To see why, let’s look at Kagan’s nomination. Kagan was perfectly well-qualified (a former dean of Harvard Law School and Solicitor General), had no absurd legal views, and never shot a man in Reno just to watch him die. Nevertheless, only five Republicans voted to confirm her. Three of those senators — Richard Lugar, Olympia Snowe, and Judd Gregg — were moderates who are no longer in the Senate. The other two, Lindsey Graham and Susan Collins, might vote for a future Democratic nominee (they both voted to confirm Sotomayor as well), but they’re likely to be the only ones. That’s because the Republican Party keeps moving to the right, and just as in the House, most GOP senators now probably consider a primary challenge the greatest threat to their job. Anyone who voted to confirm any Democratic nominee would become a target for conservatives everywhere.

But in the last four confirmations, it didn’t matter that the votes were partisan, because the Senate happened to be controlled by the president’s party. Now consider this scenario. Republicans could hold out and refuse to even hear the nominee President Obama puts up for Scalia’s seat, no matter how much political damage it does them (and it will be ample, though that’s a topic for another time). Then let’s say Hillary Clinton is elected and immediately sends up a new nominee (or maybe the same one). That nominee will presumably get a hearing and eventually a vote. But let’s further imagine that though Clinton is the president, Republicans have held on to a majority in the Senate, which they well might. Will there be more than one or two who would vote for Clinton’s nominee and swing the Court to the left?

The question is particularly volatile because this is the first time since Clarence Thomas replaced Thurgood Marshall in 1991 that the ideological balance on the Court will actually change.
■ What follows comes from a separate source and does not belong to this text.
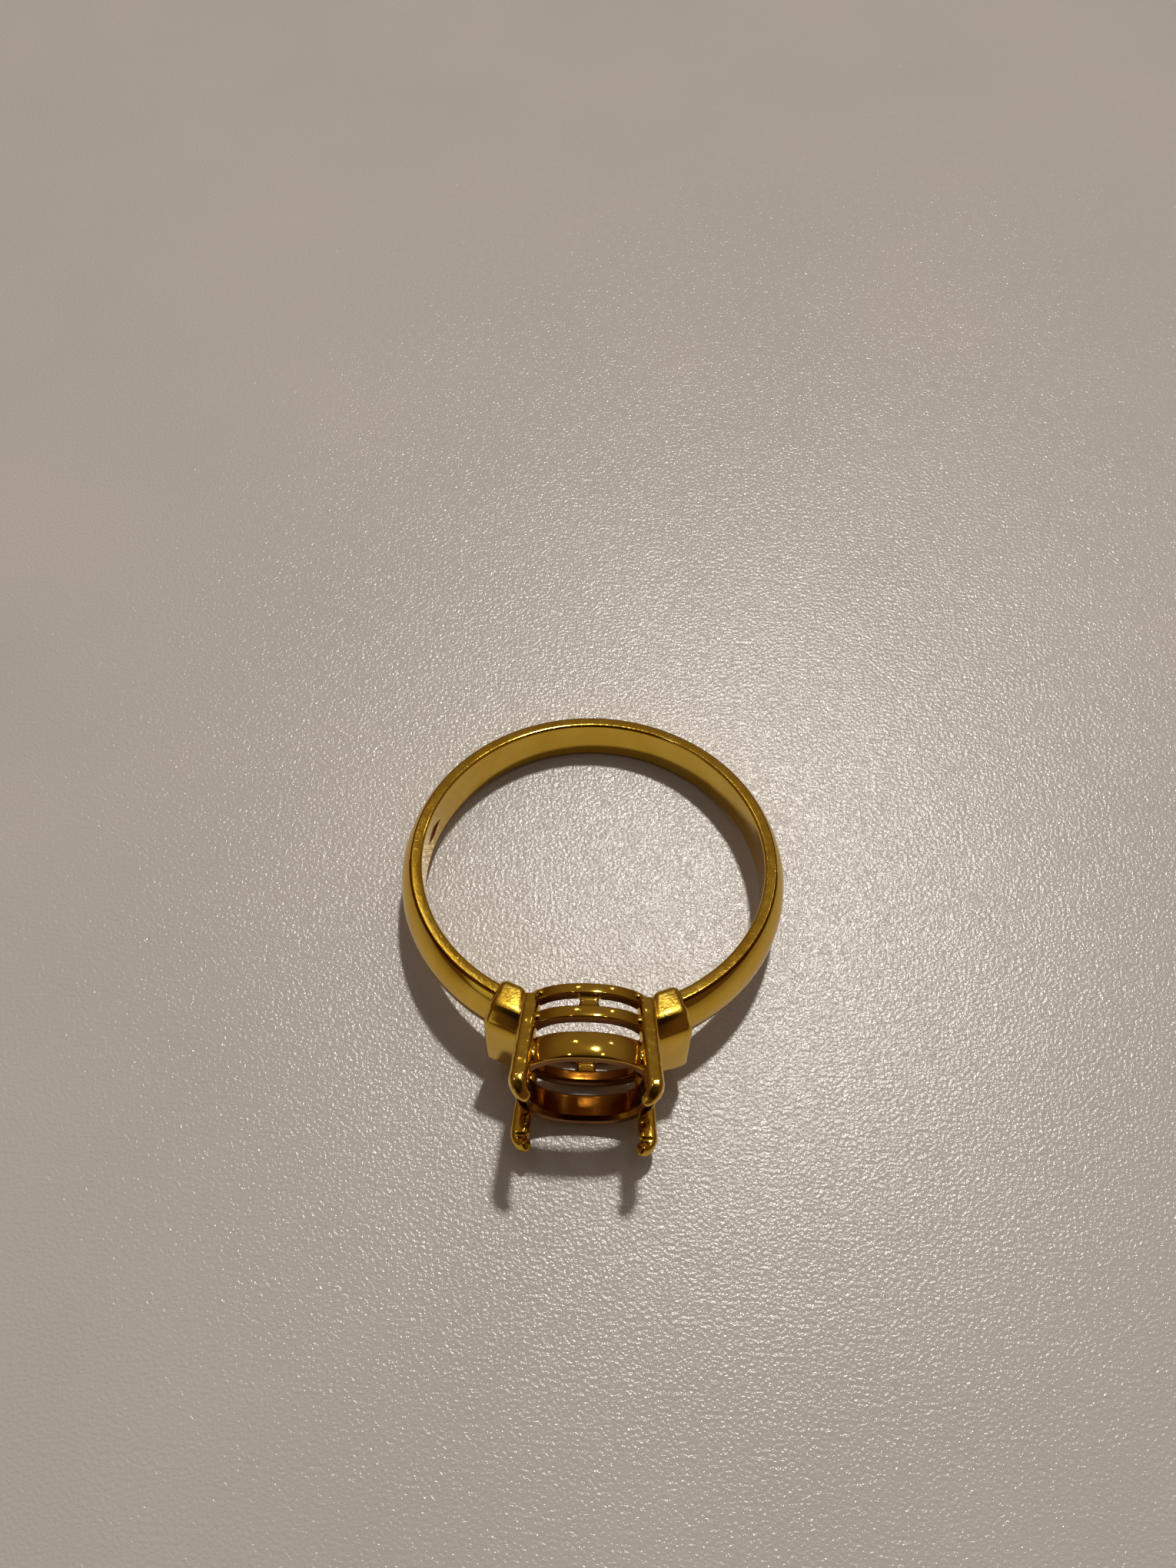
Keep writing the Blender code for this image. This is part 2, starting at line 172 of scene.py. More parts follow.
# Lamps by name: elevation and azimuth in degrees, size in metres, power in watts.
LAMPS = {
    "key": (64.8, 14.0, 0.11, 15.8),
    "glint_0": (50, -14, 0.08, 0.3),
    "glint_1": (72, -60, 0.08, 0.35),
    "glint_2": (70, 50, 0.08, 0.35),
    "glint_3": (43, 32, 0.08, 0.4),
}
LAMP_DISTANCE = 1.9
LAMP_COLOR = (1.0, 0.945, 0.87)
FILL = (75.0, 20.0, 2.0, 1.8)
FILL_DISTANCE = 1.2
FILL_COLOR = (1.0, 0.97, 0.94)

# The room as patches of light: elevation, azimuth, inner and outer radius in degrees, colour.
ROOM = (
    (90, 0, 10, 100, (0.030, 0.026, 0.020)),
    (55, 5, 10, 60, (0.085, 0.077, 0.060)),
    (14, -128, 5, 14, (0.34, 0.37, 0.30)),
)
ROOM_BASE = (0.082, 0.041, 0.030)
SHADE = (61, 180, 22, 50)         # the patch that whoever holds the camera keeps dark
SHADE_SHARE = 0.12                # share of the room's light that is left in its middle

# Camera, in the ring's frame: where it looks from, and where the finger hole's middle sits before it.
VIEW_ELEVATION = math.radians(53.25)
VIEW_AZIMUTH = math.radians(0.05)
VIEW_ROLL = math.radians(2.1)
VIEW_CENTRE = Vector((0.26, 4.46, 77.43))   # right, down and away from the camera
FOCAL_SHARE = 2000 / 2040                   # focal length over the picture's long side
SENSOR_HEIGHT = 36
CLIP_START = 0.001                          # metres
CLIP_END = 20


# ---------------------------------------------------------------- from the frame to the ring and back

def ring_matrix():
    """The ring's frame, in millimetres, as the record's stone seat gives it."""
    seat = frame["record"]["mounts"][0]
    forward = Vector(seat["axis"])
    turn = Vector((0, -1, 0)).rotation_difference(forward).to_matrix().to_4x4()
    centre = Vector(seat["pos_m"]) - turn @ (Vector((0, -CROWN_FACE, SEAT_Z)) * MM)
    return Matrix.Translation(centre) @ turn @ Matrix.Scale(MM, 4)


RING = ring_matrix()
TO_RING = RING.inverted()


def ring_box(node):
    """Lowest and highest corner of a CAD node in the ring's frame."""
    points = [TO_RING @ vertex.co for vertex in frame["nodes"][node].data.vertices]
    low = Vector([min(point[axis] for point in points) for axis in range(3)])
    high = Vector([max(point[axis] for point in points) for axis in range(3)])
    return low, high


def place(name, mesh, materials, slot, *nodes):
    """A finished mesh in the ring's frame becomes a piece that rides on the body and stands for nodes."""
    mesh.transform(RING)
    piece = bpy.data.objects.new(name, mesh)
    bpy.context.scene.collection.objects.link(piece)
    for material in materials:
        mesh.materials.append(material)
    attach(piece, "root")
    if nodes:
        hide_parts(*nodes)


# ---------------------------------------------------------------- meshes

def smooth(mesh, sharp_degrees):
    """Smooth shading, with edges kept sharp where the faces turn further than an angle."""
    mesh.shade_smooth()
    mesh.set_sharp_from_angle(angle=math.radians(sharp_degrees))


def loft(name, sections, closed):
    """A closed body through equal sections; an open run of sections gets flat ends."""
    shape = bmesh.new()
    rings = [[shape.verts.new(point) for point in section] for section in sections]
    pairs = list(zip(rings, rings[1:]))
    if closed:
        pairs.append((rings[-1], rings[0]))
    count = len(rings[0])
    for ring, following in pairs:
        for index in range(count):
            after = (index + 1) % count
            shape.faces.new((ring[index], ring[after], following[after], following[index]))
    if not closed:
        shape.faces.new(rings[0])
        shape.faces.new(rings[-1])
    bmesh.ops.recalc_face_normals(shape, faces=shape.faces)
    mesh = bpy.data.meshes.new(name)
    shape.to_mesh(mesh)
    shape.free()
    return mesh


def fillet(corners, steps=6):
    """An outline of (x, y, radius) corners, each rounded by a curve like an arc of its radius."""
    outline = []
    count = len(corners)
    for index, (x, y, radius) in enumerate(corners):
        corner = Vector((x, y))
        if radius <= 0:
            outline.append(corner)
            continue
        before = Vector(corners[index - 1][:2]) - corner
        after = Vector(corners[(index + 1) % count][:2]) - corner
        room = CORNER_ROOM * min(before.length, after.length)
        reach = min(radius / math.tan(before.angle(after) / 2), room)
        start = corner + before.normalized() * reach
        end = corner + after.normalized() * reach
        for step in range(steps + 1):
            t = step / steps
            outline.append(start * (1 - t) ** 2 + corner * 2 * t * (1 - t) + end * t ** 2)
    return outline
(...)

In the six prior cases, from Ginsberg through Kagan, either a Republican president filled the seat of a conservative justice or a Democratic president filled the seat of a liberal justice. Now the stakes are even higher, both substantively and politically. Every Republican senator trying to decide what to do will know that if they vote to confirm any Democratic nominee for this seat, a primary challenge from the right will probably be in the offing the next time they run for re-election.

While there might be a slightly different calculation in a case where a Democratic president was appointing a replacement for a liberal justice, even then it’s hard to imagine more than one or two Republicans voting to confirm. If they still hold a majority in the Senate, it could mean that no justice could be confirmed until there’s a Republican president. You could imagine the Court going down from nine members to eight, to seven, and maybe even smaller.

If that sounds unlikely, then you might want to familiarize yourself with today’s Republican Party. They haven’t just grown more ideologically conservative in recent years, they’ve also grown more procedurally radical. Again and again, they’ve decided that the system of formal and informal norms that make the government work can be discarded if it becomes inconvenient. Shut down the government? You bet! Filibuster every bill more consequential than the naming of National Earwax Awareness Week? Sure! Bring America to the brink of defaulting on its debt? Why not! And every incentive Republican members of Congress have pushes them to be more uncompromising, more reckless, and more pure in their opposition to anything and everything any Democrat wants.

We could reach a similar stalemate in the case of a Republican president trying to get a nominee past a Democratic-controlled Senate, but at least in the short term, that’s a far less likely scenario than a Democratic president facing a Republican Senate. Everyone now understands that the Supreme Court may be the most important issue in this election (which I’ve been arguing for some time), not only because of this vacancy but because of the advanced age of so many of the justices. That means that the next president could get to fill two, three, or even four seats. Or maybe she won’t get to fill any at all.